In the ancient knowledge of the Bhagavad-gita (2.50–51), Krishna explicitly explains the formula for liberation from the labyrinth of material existence as a result of activities performed under the influence of ignorance:
“In this life itself, the person engaged in devotional service is freed from the reactions of his activities. By dedicating oneself to the devotional service of God, great sages are not affected by the results of their actions. Therefore, they become liberated from the repeated cycle of birth and death, and return to the spiritual realm or meta-universe.”
When the being begins to act from this understanding, karma loses its character as a chain and begins to transform into a path of liberation. Action ceases to be a source of bondage and becomes a means of inner transformation.
👉 Are you living your actions as a way to free yourself… or as a way to create new invisible chains?
THE SEARCH FOR HAPPINESS AND THE PARADOX OF SUFFERING
From the Vedic vision, the search for happiness in the material world is marked by a silent paradox: the more one pursues external satisfaction, the more one experiences its unstable nature. The conditioned mind believes happiness is “out there,” in achievements, relationships, possessions, or experiences, but that direction keeps it rotating within the same cycle of desire and frustration.
The Bhagavad-gita reveals that this dynamic is not accidental, but structural. Everything belonging to the material dimension is subject to change, and therefore any happiness based on the external inevitably contains the seed of loss. Pleasure and pain appear as two sides of the same wheel that never stops turning.
In this process, the human being does not only seek happiness but also accumulates exhaustion: effort, anxiety, fear of losing what has been gained, and frustration when expectations are not fulfilled. Thus, life becomes a constant investment where the return is never stable or definitive. Krishna indicates that this type of search keeps the soul within the circuit of karma, because every desire generates an action, and every action generates a reaction. Even when what is desired is achieved, a new desire immediately arises, prolonging the endless cycle.
The Vedic understanding does not deny human experience, but invites one to look beyond it, toward a form of happiness that does not depend on what is transient, but on connection with what is eternal.
👉 How many times have you confused a moment of pleasure with real happiness that, deep down, never remains?

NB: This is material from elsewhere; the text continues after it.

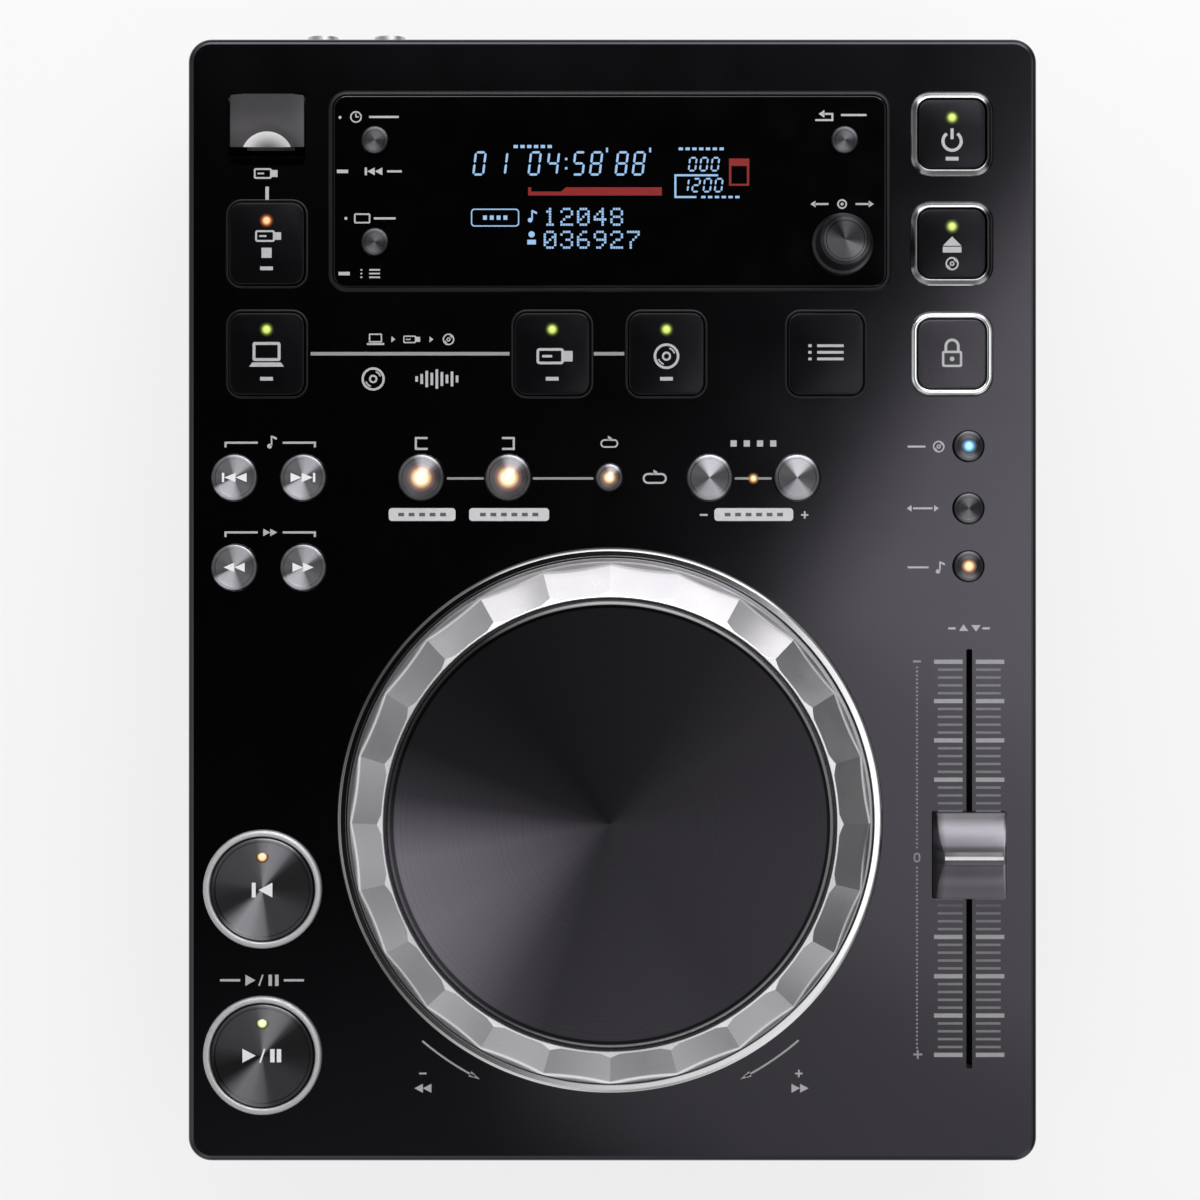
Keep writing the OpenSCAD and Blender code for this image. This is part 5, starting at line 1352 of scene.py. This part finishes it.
KEY_MARKS = {
    "power_key": power_mark,
    "eject_key": eject_mark,
    "beat_lock_key": lock_mark,
    "playlist_key": lambda ink: ink.put(mark_list, (0, 0.4), 9.0, 1.7, 0.7),
    "disc_source_key": lambda ink: ink.put(mark_disc, (0, -0.6), 3.3, 0.65),
    "usb_source_key": lambda ink: ink.put(mark_stick, (-0.5, -0.6), size=1.6),
    "computer_source_key": lambda ink: ink.put(mark_laptop, (0, -0.3)),
    "usb_stop_key": stop_mark,
    "track_back_key": lambda ink: ink.put(mark_skip, turn=180),
    "track_next_key": mark_skip,
    "search_back_key": lambda ink: ink.put(mark_wind, turn=180),
    "search_forward_key": mark_wind,
    "cue_key": cue_mark,
    "play_key": play_mark,
}
DASHED_KEYS = ["power_key", "disc_source_key", "usb_source_key", "computer_source_key", "usb_stop_key"]


def key_marks():
    """Marks on the keys; those of the turned keys lie in their dishes. A dash stands for a label."""
    dash_w, dash_h, dash_y = 3.3, 0.95, -6.4
    for node, mark in KEY_MARKS.items():
        x, y, z = middle(node)
        finish = WHITE
        if node not in FRAMED_KEYS + PLAIN_KEYS:
            z, finish = z - dish_depth(node), BRIGHT_WHITE
        ink = Ink(node + "_mark", z, finish, BODY_OF[node], (x, y))
        if node in DASHED_KEYS:
            ink.bar(dash_w, dash_h, (0, dash_y))
        mark(ink)
        ink.done()


# ---- Stage, in metres ----

CAMERA_AT = (-0.0032, -0.00375, 1.038)


def in_scene(name, data, at):
    obj = bpy.data.objects.new(name, data)
    bpy.context.scene.collection.objects.link(obj)
    obj.location = at
    return obj


def area_light(name, at, target, w, h, radiance):
    data = bpy.data.lights.new(name, "AREA")
    data.shape = "RECTANGLE"
    data.size, data.size_y = w, h
    data.energy = radiance * math.pi * w * h
    obj = in_scene(name, data, at)
    obj.rotation_euler = (Vector(target) - Vector(at)).to_track_quat("-Z", "Y").to_euler()
    return obj


def overhead_box():
    """Softbox over the right half, placed where the panel mirrors it to the camera.

    On the panel its rear left edge runs at 60 degrees through one spot, and it fades towards the front
    in three steps, each a lamp of its own.
    """
    lamp_z, step, width, far, turn, radiance = 1.25, 0.01, 0.15, 0.15, math.radians(60), 0.66
    panel_z = FACE * MM
    spread = 1 + (lamp_z - panel_z) / (CAMERA_AT[2] - panel_z)
    along, across = Vector((math.cos(turn), math.sin(turn))), Vector((math.sin(turn), -math.cos(turn)))
    edge = Vector((0.0615, 0.0157))
    for k, near in enumerate((-0.02, -0.09, -0.165)):
        centre = (edge + along * (near + far) / 2 + across * width / 2) * spread
        x, y = CAMERA_AT[0] + centre.x, CAMERA_AT[1] + centre.y
        box = area_light("right_softbox_%d" % (k + 1), (x, y, lamp_z + k * step), (x, y, 0),
                         (far - near) * spread, width * spread, radiance)
        box.rotation_euler = (0, 0, turn)


def lights():
    area_light("rear_softbox", (0.062, 0.44, 0.40), (0.032, -0.02, 0.09), 0.68, 0.28, 2.0)
    area_light("rear_strip", (0.036, 0.38, 0.69), (0.0, -0.02, 0.09), 0.50, 0.15, 5.5)
    overhead_box()


def world():
    """Studio with flags round it, a dark right side and a dark ceiling; white where the camera sees it."""
    made = bpy.data.worlds.new("studio")
    bpy.context.scene.world = made
    made.use_nodes = True
    nodes = Nodes(made.node_tree)
    x, y, z = [nodes.axis(nodes.node("TexCoord").outputs["Generated"], axis) for axis in "XYZ"]
    room = nodes.ramp(z, ((0, 0.95), (0.26, 0.6), (0.42, 0.42), (0.66, 0.45), (0.78, 1), (0.885, 1),
                          (0.93, 0.02), (1, 0.002)))
    room = nodes.mix(1.0, room, nodes.map_range(y, -0.07, -0.17, 0.0, 0.16), "ADD")
    waves = nodes.math("SINE", nodes.math("MULTIPLY_ADD", nodes.math("ARCTAN2", y, x), 6.0, 0.8))
    flags = nodes.math("MULTIPLY_ADD", waves, 0.3, 0.75)
    flags = nodes.math("MULTIPLY", flags, nodes.map_range(x, 0.75, 0.88, 1.0, 0.16))
    room = nodes.mix(1.0, room, flags, "MULTIPLY")
    shown = nodes.mix(nodes.seen("Is Transmission Ray"), room, (1, 1, 1, 1))
    back = nodes.tree.nodes["Background"].inputs
    nodes.feed(back["Color"], shown)
    nodes.feed(back["Strength"], 1.0)


def floor():
    """Pale floor, near white for the camera and in reflections, which keeps the object's soft shadow."""
    reach, shade, glow = 20.0, 0.86, 0.78
    mesh = bpy.data.meshes.new("floor")
    mesh.from_pydata(raised(rect(2 * reach, 2 * reach), 0), [], [(0, 1, 2, 3)])
    in_scene("floor", mesh, (0, 0, 0))
    made = bpy.data.materials.new("floor_white")
    made.use_nodes = True
    nodes = Nodes(made.node_tree)
    nodes.tree.nodes.clear()
    diffuse = nodes.node("BsdfDiffuse", {"Color": (shade, shade, shade, 1)})
    shine = nodes.node("Emission", {"Strength": 1.0})
    share = nodes.math("MULTIPLY", nodes.seen("Is Glossy Ray"), glow)
    both = nodes.node("MixShader", {0: share, 1: diffuse.outputs[0], 2: shine.outputs[0]})
    nodes.node("OutputMaterial", {0: both.outputs[0]})
    mesh.materials.append(made)


def camera():
    data = bpy.data.cameras.new("camera")
    data.lens = 110.7
    data.sensor_width = 36.0
    bpy.context.scene.camera = in_scene("camera", data, CAMERA_AT)


dress_nodes()
for key in FRAMED_KEYS + PLAIN_KEYS:
    square_key(key)
turned_keys()
for key, rear_shine in zip(FRAMED_KEYS, (1.0, 0.6, 1.0)):
    square_frame(key, rear_shine)
for key in ("cue_key", "play_key"):
    round_frame(key)
trim_ring()
scoop_wheel()
plate_seal()
stick_lid()
phono_collars()
lock_pocket()
key_lips()
window_bezel()
fader_cap()
fader_slot()
panel_marks()
fader_scale()
window_marks()
display()
key_marks()
lamps()
lights()
world()
floor()
camera()
bpy.context.scene.view_settings.view_transform = "Standard"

RECONNECTION WITH KRISHNA AND FINAL ESCAPE
The Vedas do not only describe the problem of material existence; they also clearly indicate the possibility of its transcendence. That exit is not physical or escapist, but profoundly internal: a reorientation of consciousness toward its original source, Krishna.
The Bhagavad-gita explains that when the being acts in devotional service consciousness, its actions no longer generate karmic reactions that bind it to the cycle of birth and death. Not because material existence changes, but because the relationship of the soul with the material dimension changes.
Krishna does not demand the elimination of daily life, but the transformation of the intention with which life is lived. When action is performed as offering and not as appropriation, karma begins to dissolve at its root, because the sense of “I am the doer” disappears.
In that state, existence ceases to be a repetitive burden and becomes a form of conscious relationship with God. Every experience, even the difficult ones, is perceived as part of a process of spiritual transformation and evolution.
Liberation is not a sudden event, but a progressive awakening where the soul remembers what it has always been: eternal, conscious, and connected to Krishna. That remembrance breaks the cycle not through force, but through understanding.
👉 Are you willing to stop living as someone trapped in karma and begin recognizing yourself as an eternal consciousness in the process of connection with God?
🔥 CALL TO ACTION
You are not reading this by coincidence. From the Vedic perspective, even encountering a profound spiritual idea is part of a larger movement of consciousness, a gradual awakening within the material dream. Something within you recognizes these words because they do not belong only to thought, but to the forgotten memory of the soul.
You have lived long enough within the cycle of searching, effort, and repetition to notice that something does not fully fit. The world promises solutions, but always leaves a residue of emptiness. The Vedas describe it precisely: as long as consciousness remains absorbed in the external, karma will continue generating new layers of experience, new turns of the same circle.
But here appears the decisive point. The Bhagavad-gita does not ask you to escape the world, but to change the center from which you live it. Krishna does not remove life, but He dissolves the illusion that material life is your final home. That single shift in inner perspective changes everything: what was bondage becomes transition toward the eternal.
And yet, the decision remains deeply yours. No one can make this movement for you. You can continue investing your energy in projects, achievements, and securities that dissolve with time, or you can begin to honestly question: does this liberate me or bind me further? Does this bring me closer to my essence or keep me spinning in the same pattern?
Krishna does not demand perfection; He demands inner transformation. Even a small step of openness of consciousness—a sincere prayer, a deep reading of the Bhagavad-gita, a moment of genuine remembrance of God—begins to weaken the pressure of karma. It is not immediate like a spectacle, but it is irreversible like the dawn.
Because when consciousness changes its axis, destiny ceases to be a chain and becomes a path. And on that path, life is no longer a meaningless struggle but a living relationship with the eternal. This is the point where understanding is no longer enough. Now it is about choice. To continue in the inertia of the world or to begin rebuilding your life from conscious connection with Krishna.
Not tomorrow. Not when everything is perfect. But now, in the full experience of what you are, of what you live, of what you do not yet fully understand.
Because true change does not begin when life improves… it begins when you decide to stop being a prisoner of the repeating cycle of karma and remember who you truly are.
👉 Will you continue observing your life trapped in karma, or will you take the first step toward liberation indicated by the Vedas through devotional service to God?